In a sabre-rattling exercise, the LTTE on 1 September organised Tamil National Resurgence celebrations in Kilinochchi to which tens of thousands of people flocked. The entire township was decorated with felicitation arches and yellow and red bi-colour flags. “This event would inform the world that time is ripe for us to decide our own destiny,” declared M. Sivabalan, president of the Tamil National Resurgence Task Force. This has only strengthened the JVP’s stand that there should be no negotiations with the LTTE and that Rajapakse should not deviate from the unitary form of government.

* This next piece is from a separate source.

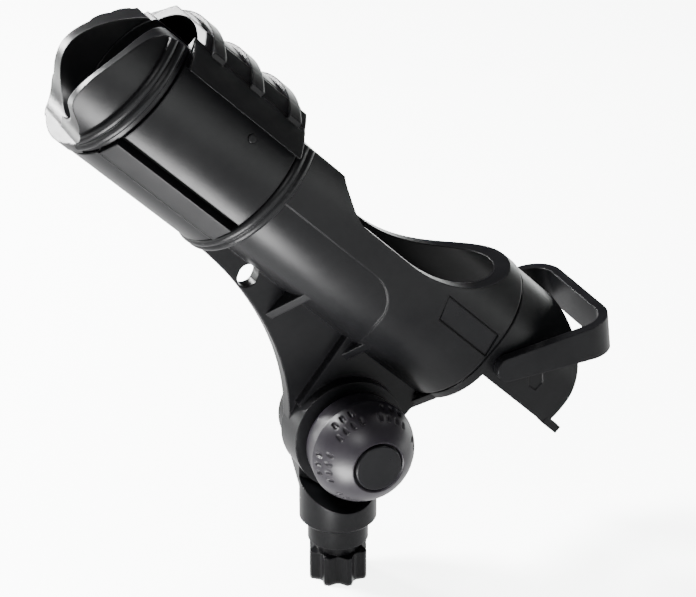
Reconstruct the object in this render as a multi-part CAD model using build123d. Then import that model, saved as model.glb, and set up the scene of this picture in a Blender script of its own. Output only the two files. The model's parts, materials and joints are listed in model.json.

The 2004 parliamentary election has thrown up one more party wedded to the unitary system — the Jathike Hela Urumaya of Buddhist monks. The JHU too has pledged its conditional support to Rajapakse. Athuruliye Rathana, a JHU MP, has said the coming presidential election was “not just to elect a President but a referendum on terrorism, separatism and federalism.” He said Rajapakse had promised to completely rewrite the 2002 ceasefire agreement with the LTTE and not to pursue any deal that would let the rebels share power in a federal government.
Kumaratunga has criticised Rajapakse for acquiescing to the JVP and the JHU demand not to revive the post-tsumani operational management structure and to protect the unitary nature of the Sri Lankan state. She claimed that she was in charge of the SLFP committee entrusted to draw up the party’s manifesto for the presidential election. The undertaking Rajapakse gave to the JVP and the JHU is contrary to the policies of the SLFP and the People’s Alliance it is heading. The disarray in the SLFP and the People’s Alliance has only sharpened the polarisation in Sri Lankan polity. Taking advantage of the situation, Wickremasinghe, the UNP candidate, has exposed his Sinhala mindset by promising to usher in a Prarakaramabahu era if voted President. Prarakaramabahu was a Sinhala king credited with unifying the country by the sword.
For the non-Sinhala, non-Buddhist people of Sri Lanka, the
choice is between tweedle-dum and tweedle-dee.